Williams may sell interstate natural gas pipeline

TULSA, Okla., July 12 (UPI) -- Williams Cos. said it is considering selling its interstate natural gas pipeline in the central United States to try to improve its finances and develop a more focused portfolio of energy businesses.

The company, which is also involved in energy trading, has said it plans to raise more than $3 billion over the next year, mostly by selling assets and issuing new stock.

Williams has been working to shore up its balance sheet after the collapse of energy trader Enron Corp. caused investors and credit agencies to increase their scrutiny of the sector.

Williams said undisclosed parties have expressed interest in the 6,000-mile system, which transports natural gas from Kansas, Oklahoma, Texas, Wyoming and Colorado to markets in the Midcontinent.

The system has design capacity of 2.3 billion cubic feet per day, with annual throughput of 337.5 trillion British thermal units.
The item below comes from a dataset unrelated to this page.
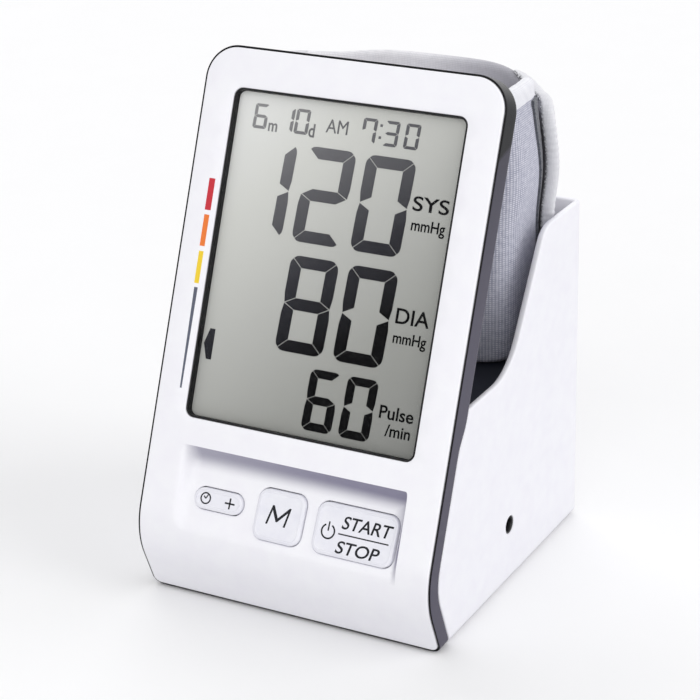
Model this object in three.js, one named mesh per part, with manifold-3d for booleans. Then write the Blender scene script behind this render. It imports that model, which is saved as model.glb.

Last week, Williams said it plans to sell its Kansas Hugoton natural gas gathering system for $100 million in cash.


Earnings rise at A.O. Smith

MILWAUKEE, July 12 (UPI) -- Motor manufacturer A.O. Smith Corp. said its second quarter net income rose 68 percent to $18 million, or 66 cents a share, from $10.7 million, or 45 cents a share during the same period last year.

Analysts on Wall Street had expected the company to post a net income of 49 cents a share, according to Thomson Financial/First Call.

Sales rose to $386.3 million from $308.2 million a year ago due mainly to sales at the State Industries water heater operations which A.O. Smith bought last December.

The company also raised its full-year earnings forecast to a range of $1.70 to $1.80 a share, with further cost cuts offsetting a 17-cent share dilution from the sale of 4.8 million shares in May.

The First Call estimate for 2002 is $1.55 a share.